Souvent, les artistes contemporains qui insistent sur le réel recherchent la plus grande proximité possible avec l'environnement, sa surenchère d'informations pléthoriques et contradictoires, ses flots de couleurs et de bruits, son mouvement incessant. Ce n'est pas cette réalité-là, éphémère, limitée à un mode d'existence passager, qui intéresse Han Myung-Ok. Parlant de Names qui a exigé d'elle un effort relationnel inhabituel, puisqu'elle a tenu à prendre contact individuellement avec chaque "fournisseur de noms", elle explique que, dans cette oeuvre, les gens constituent son matériel de base.

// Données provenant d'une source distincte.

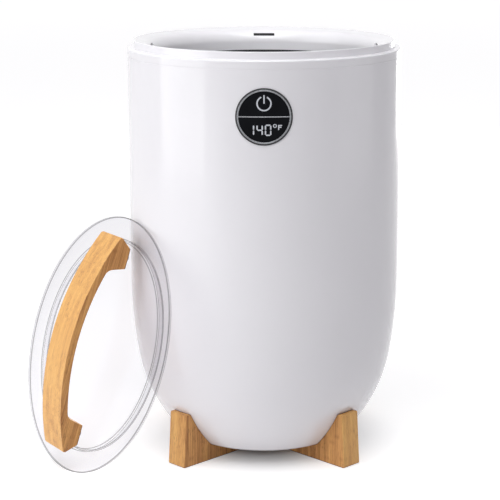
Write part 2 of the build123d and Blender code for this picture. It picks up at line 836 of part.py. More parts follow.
with BuildPart() as panel_retainer:
    with BuildSketch(panel_plane):
        Circle(barrel_radius + retainer_width)
        Circle(barrel_radius + panel_fit, mode=Mode.SUBTRACT)
    extrude(amount=shell_radius)
    add(wall_layer(shell_bore - panel_fit - retainer_thickness, shell_bore - panel_fit), mode=Mode.INTERSECT)
panel_retainer.part.label = "panel_retainer"
export_step(panel_retainer.part, "parts/panel_retainer.step")

# ---------------------------------------------------------------- power button and switch

switch_top = display_board_front + switch_height
plunger_tip = switch_top + plunger_above_switch
post_end = plate_front - barrel_plate - guide_post_beyond

with BuildPart() as power_button:
    extrude(half_disc(panel_plane, window_radius - button_gap, half_divider + button_gap, 1),
            amount=shell_radius + panel_radius)
    add(wall_layer(button_back, glass_front), mode=Mode.INTERSECT)
    # Stem towards the switch, and the two posts that guide the cap
    with BuildSketch(panel_plane.offset(plunger_tip)):
        with Locations(stem_centre):
            Circle(button_stem_radius)
    extrude(amount=button_back + button_thickness / 4 - plunger_tip)
    with BuildSketch(panel_plane.offset(post_end)):
        with Locations(*post_spots):
            Circle(guide_post_radius)
    extrude(amount=button_back + button_thickness / 4 - post_end)
power_button.part.label = "power_button"
export_step(power_button.part, "parts/power_button.step")

with BuildPart() as switch_plunger:
    with BuildSketch(panel_plane.offset(switch_top - plunger_hold)):
        with Locations(stem_centre):
            Circle(plunger_radius)
    extrude(amount=plunger_tip - switch_top + plunger_hold)
switch_plunger.part.label = "switch_plunger"
export_step(switch_plunger.part, "parts/switch_plunger.step")

with BuildPart() as tactile_switch:
    with BuildSketch(panel_plane.offset(display_board_front)):
        with Locations(stem_centre):
            Rectangle(switch_size, switch_size)
    extrude(amount=switch_height)
    with BuildSketch(panel_plane.offset(switch_top)):
        with Locations(stem_centre):
            Circle(plunger_radius + plunger_fit)
    extrude(amount=-(plunger_hold + button_travel + plunger_stroke_room), mode=Mode.SUBTRACT)
tactile_switch.part.label = "tactile_switch"
export_step(tactile_switch.part, "parts/tactile_switch.step")

# ---------------------------------------------------------------- digits' module and round board

with BuildPart() as led_module:
    with BuildSketch(panel_plane.offset(display_board_front)):
        with Locations(module_centre):
            Rectangle(module_width, module_height)
    extrude(amount=lens_back - module_gap - display_board_front)
    add(wall_layer(0.5 * shell_radius, lens_back - module_gap), mode=Mode.INTERSECT)
led_module.part.label = "led_module"
export_step(led_module.part, "parts/led_module.step")

with BuildPart() as display_board:
    with BuildSketch(panel_plane.offset(display_board_front)):
        Circle(display_board_radius)
        with Locations(*display_screw_spots):
            Circle(small_screw_shank + shank_clearance, mode=Mode.SUBTRACT)
    extrude(amount=-board_thickness)
display_board.part.label = "display_board"
export_step(display_board.part, "parts/display_board.step")

with BuildPart() as display_screws:
    add(screws(panel_plane.offset(display_board_front - board_thickness), display_screw_spots,
               small_screw_shank, board_thickness + display_board_gap - shank_clearance,
               small_screw_head, small_screw_head_height))
display_screws.part.label = "display_screws"
export_step(display_screws.part, "parts/display_screws.step")

# ---------------------------------------------------------------- main board

with BuildPart() as main_board:
    with BuildSketch(Plane.XY.offset(board_bottom)):
        Rectangle(main_board_length, main_board_width)
        with Locations(*board_spots):
            Circle(screw_shank + shank_clearance, mode=Mode.SUBTRACT)
    extrude(amount=board_thickness)
main_board.part.label = "main_board"
export_step(main_board.part, "parts/main_board.step")

with BuildPart() as board_screws:
    screw_plane = Plane(origin=(0, 0, board_top), x_dir=(1, 0, 0), z_dir=(0, 0, -1))
    add(screws(screw_plane, board_spots, screw_shank,
               board_thickness + standoff_height - shank_clearance, screw_head, screw_head_height))
board_screws.part.label = "board_screws"
export_step(board_screws.part, "parts/board_screws.step")

with BuildPart() as relay:
    with BuildSketch(Plane.XY.offset(board_top)):
        with Locations((component_reach, 0)):
            Rectangle(relay_size[0], relay_size[1])
    extrude(amount=relay_size[2])
    chamfer(relay.edges().group_by(Axis.Z)[-1], relay_chamfer)
relay.part.label = "relay"
export_step(relay.part, "parts/relay.step")

with BuildPart() as transformer:
    with BuildSketch(Plane.XY.offset(board_top)):
        Rectangle(transformer_size[0], transformer_size[1])
    extrude(amount=transformer_size[2])
    with BuildSketch(Plane.XZ.offset(transformer_size[1] / 2)):
        for end in (-1, 1):
            with Locations((end * transformer_size[0] / 2, board_top + transformer_size[2] / 2)):
                Rectangle(transformer_size[0] / 4, transformer_size[2] / 2)
    extrude(amount=-transformer_size[1], mode=Mode.SUBTRACT)
transformer.part.label = "transformer"
export_step(transformer.part, "parts/transformer.step")

with BuildPart() as terminal_block:
    with BuildSketch(Plane.XY.offset(board_top)):
        with Locations((-component_reach, 0)):
            Rectangle(terminal_size[0], terminal_size[1])
    extrude(amount=terminal_size[2])
    with BuildSketch(Plane.XY.offset(board_top + terminal_size[2])):
        with Locations((-component_reach, 0)):
            with GridLocations(0, terminal_pitch, 1, terminal_ways):
                Circle(terminal_hole_radius)
    extrude(amount=-terminal_size[2] / 2, mode=Mode.SUBTRACT)
terminal_block.part.label = "terminal_block"
export_step(terminal_block.part, "parts/terminal_block.step")

# ---------------------------------------------------------------- cord gland

with BuildPart() as cord_gland:
    with BuildSketch(gland_plane):
        Circle(gland_flange_radius)
    extrude(amount=gland_flange_thickness)
    chamfer(cord_gland.faces().sort_by(Axis.Y)[-1].edges(), gland_flange_thickness / 3)
    with BuildSketch(gland_plane):
        Circle(gland_body_radius)
    extrude(amount=-(gland_boss_depth + gland_nut_thickness))
    with BuildSketch(gland_plane.offset(gland_flange_thickness)):
        Circle(gland_bore_radius)
    extrude(amount=-(gland_flange_thickness + gland_boss_depth + gland_nut_thickness), mode=Mode.SUBTRACT)
cord_gland.part.label = "cord_gland"
export_step(cord_gland.part, "parts/cord_gland.step")

with BuildPart() as gland_nut:
    with BuildSketch(gland_plane.offset(-gland_boss_depth)):
        RegularPolygon(gland_nut_across / 2, 6, major_radius=False)
        Circle(gland_body_radius + thread_fit, mode=Mode.SUBTRACT)
    extrude(amount=-gland_nut_thickness)
gland_nut.part.label = "gland_nut"
export_step(gland_nut.part, "parts/gland_nut.step")

# ---------------------------------------------------------------- where the lid leans

# The lid's outer face looks along facing. Its rim touches the wall at the azimuth lid_touch and
# the floor at its lowest point, each with a small gap.
facing = Vector(-cos(radians(lid_facing)) * cos(radians(lid_lean)),
                -sin(radians(lid_facing)) * cos(radians(lid_lean)),
                sin(radians(lid_lean)))
across = Vector(0, 0, 1).cross(facing).normalized()
upslope = facing.cross(across)
from_axis = Vector(-cos(radians(lid_touch)), -sin(radians(lid_touch)), 0)
touch_turn = atan2(-from_axis.dot(upslope), -from_axis.dot(across))
rim_spoke = across * (lid_radius * cos(touch_turn)) + upslope * (lid_radius * sin(touch_turn))
touch_point = from_axis * (shell_radius + lean_gap)
lid_centre = touch_point - rim_spoke + facing * lid_thickness
lowest_rim = lid_centre - upslope * lid_radius - facing * lid_thickness
lid_centre = Vector(lid_centre.X, lid_centre.Y, lid_centre.Z - lowest_rim.Z + floor_gap)
lid_plane = Plane(origin=lid_centre, x_dir=across, z_dir=facing)
arch_plane = Plane(origin=lid_centre, x_dir=upslope, z_dir=across)

# ---------------------------------------------------------------- lid

foot_outer = skirt_inner - handle_foot_margin
foot_inner = foot_outer - handle_foot_length
foot_middle = (foot_outer + foot_inner) / 2
arch_end = foot_outer + handle_overhang
lid_screw_spots = [
    (side * lid_screw_spread / 2, end * foot_middle)
    for side in (-1, 1)
    for end in (-1, 1)
]

with BuildPart() as lid_disc:
    with BuildSketch(lid_plane):
        Circle(lid_radius)
    extrude(amount=-lid_thickness)
    fillet(lid_disc.edges().filter_by(GeomType.CIRCLE), lid_edge_rounding)
    with BuildSketch(lid_plane.offset(-lid_thickness)):
        Circle(skirt_outer)
        Circle(skirt_inner, mode=Mode.SUBTRACT)
    extrude(amount=-skirt_depth)
    with BuildSketch(lid_plane):
        with Locations(*lid_screw_spots):
            Circle(screw_shank + shank_clearance)
    extrude(amount=-lid_thickness, mode=Mode.SUBTRACT)
lid_disc.part.label = "lid_disc"
export_step(lid_disc.part, "parts/lid_disc.step")

# ---------------------------------------------------------------- lid's handle

arch_rise = handle_peak - handle_end_height
arch_radius = (arch_end**2 + arch_rise**2) / (2 * arch_rise)
under_radius = arch_radius - handle_thickness
under_end = foot_inner - handle_inner_lean
under_end_height = handle_peak - arch_radius + sqrt(under_radius**2 - under_end**2)
under_peak = handle_peak - handle_thickness

with BuildPart() as lid_handle:
    with BuildSketch(arch_plane) as arch_section:
        with BuildLine():
            ThreePointArc((arch_end, handle_end_height), (0, handle_peak), (-arch_end, handle_end_height))
            Polyline(
                (-arch_end, handle_end_height),
                (-foot_outer, 0),
                (-foot_inner, 0),
                (-under_end, under_end_height),
            )
            ThreePointArc((-under_end, under_end_height), (0, under_peak), (under_end, under_end_height))
            Polyline(
                (under_end, under_end_height),
                (foot_inner, 0),
                (foot_outer, 0),
                (arch_end, handle_end_height),
            )
        make_face()
        under_corners = arch_section.vertices().filter_by(lambda spot: abs(spot.Y - under_end_height) < 0.01)
        end_corners = arch_section.vertices().filter_by(lambda spot: abs(spot.Y - handle_end_height) < 0.01)
        fillet(under_corners, handle_inner_rounding)
        fillet(end_corners, handle_end_rounding)
    extrude(amount=handle_width / 2, both=True)
    arch_edges = lid_handle.edges().filter_by(GeomType.CIRCLE).filter_by(
        lambda edge: edge.radius > arch_end)
    fillet(arch_edges, handle_edge_rounding)
    with BuildSketch(lid_plane):
        with Locations(*lid_screw_spots):
            Circle(screw_shank + thread_fit)
    extrude(amount=lid_screw_bite, mode=Mode.SUBTRACT)
lid_handle.part.label = "lid_handle"
export_step(lid_handle.part, "parts/lid_handle.step")

with BuildPart() as lid_washers:
    with BuildSketch(lid_plane.offset(-lid_thickness)):
        with Locations(*lid_screw_spots):
            Circle(washer_radius)
            Circle(screw_shank + shank_clearance, mode=Mode.SUBTRACT)
    extrude(amount=-washer_thickness)
lid_washers.part.label = "lid_washers"
export_step(lid_washers.part, "parts/lid_washers.step")

with BuildPart() as lid_screws:
    add(screws(lid_plane.offset(-lid_thickness - washer_thickness), lid_screw_spots, screw_shank,
               washer_thickness + lid_thickness + lid_screw_bite - shank_clearance,
               screw_head, screw_head_height))
lid_screws.part.label = "lid_screws"
export_step(lid_screws.part, "parts/lid_screws.step")
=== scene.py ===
import json
from cmath import phase, rect
from math import acos, cos, pi, radians, sin, sqrt, tan

import bmesh
import bpy
from mathutils import Matrix, Vector


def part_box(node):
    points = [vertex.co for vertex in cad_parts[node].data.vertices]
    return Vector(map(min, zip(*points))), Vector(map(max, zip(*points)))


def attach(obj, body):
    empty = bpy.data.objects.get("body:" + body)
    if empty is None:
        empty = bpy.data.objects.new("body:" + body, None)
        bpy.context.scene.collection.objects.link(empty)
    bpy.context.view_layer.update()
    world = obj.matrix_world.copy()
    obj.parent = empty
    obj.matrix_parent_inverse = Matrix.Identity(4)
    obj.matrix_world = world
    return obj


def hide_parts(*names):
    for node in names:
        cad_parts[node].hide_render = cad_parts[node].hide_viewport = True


# Towel warmer bucket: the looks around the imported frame. Metres, +Z up, panel towards -Y.

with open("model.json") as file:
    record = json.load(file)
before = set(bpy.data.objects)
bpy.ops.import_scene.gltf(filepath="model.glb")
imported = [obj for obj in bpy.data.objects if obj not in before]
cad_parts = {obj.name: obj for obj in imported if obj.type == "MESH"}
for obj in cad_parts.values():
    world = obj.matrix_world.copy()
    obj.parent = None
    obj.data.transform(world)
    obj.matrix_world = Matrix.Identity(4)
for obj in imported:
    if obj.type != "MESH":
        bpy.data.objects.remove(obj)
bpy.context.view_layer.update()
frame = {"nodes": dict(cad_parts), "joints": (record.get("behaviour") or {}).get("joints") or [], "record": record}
mm = 0.001

# ------------------------------------------------------------ sizes

# Bucket wall and bowl, whose bends are (radius, degrees, steps)
shell_low, shell_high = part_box("outer_shell")
collar_low, collar_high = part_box("top_collar")
wall_radius = shell_high.x
seam_height = shell_high.z
body_bottom = shell_low.z
crown = collar_high.z
shell_wall = 2.5 * mm
parting_chamfer = 0.35 * mm
bowl_bends = ((504 * mm, 9.8, 10), (169 * mm, 33.7, 18), (15.6 * mm, 46.5, 10))

# Bottom opening and its ledge
cover_gap = 0.2 * mm
cover_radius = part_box("bottom_cover")[1].x + cover_gap
cover_thickness = 3 * mm
ledge_width = 8 * mm
ledge_thickness = 3 * mm

# Collar
band_height = 9 * mm
band_rounding = 1.6 * mm
lip_radius = wall_radius - 7 * mm
lip_rounding = 0.9 * mm
lip_root_rounding = 0.5 * mm
mouth_radius = 120 * mm
mouth_edge = crown - 5.5 * mm
mouth_rounding = 14 * mm
collar_wall = 2.5 * mm
spigot_gap = 0.2 * mm
slot_width = 24.5 * mm
slot_height = 3 * mm
slot_below_mouth = 0.9 * mm
slot_depth = 9 * mm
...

Cette remarque, selon moi, ne concerne pas seulement ce projet particulier ; elle concerne l'ensemble de l'oeuvre de l'artiste, sous-tendue de façon permanente par une espèce d'adresse à l'autre, de question ouverte posé à un interlocuteur sans visage. Dans l'un des catalogues qu'elle m'a remis, une photographie attire mon regard : on y voit deux mains présenter un bol garni de fil dans un geste qui transforme ce dernier en offrande. Mais ce ne sont pas les Dieux que Han Myung-Ok interpelle. C'est avec le spectateur qu'elle engage un dialogue silencieux. Car c'est en lui que réside la profondeur qui hante son univers, - cette énigme qu'elle ne cesse de poursuivre et que ses oeuvres nous renvoient comme en miroir afin que nous puissions découvrir en nous-mêmes quelle direction nous donnons à notre propre existence.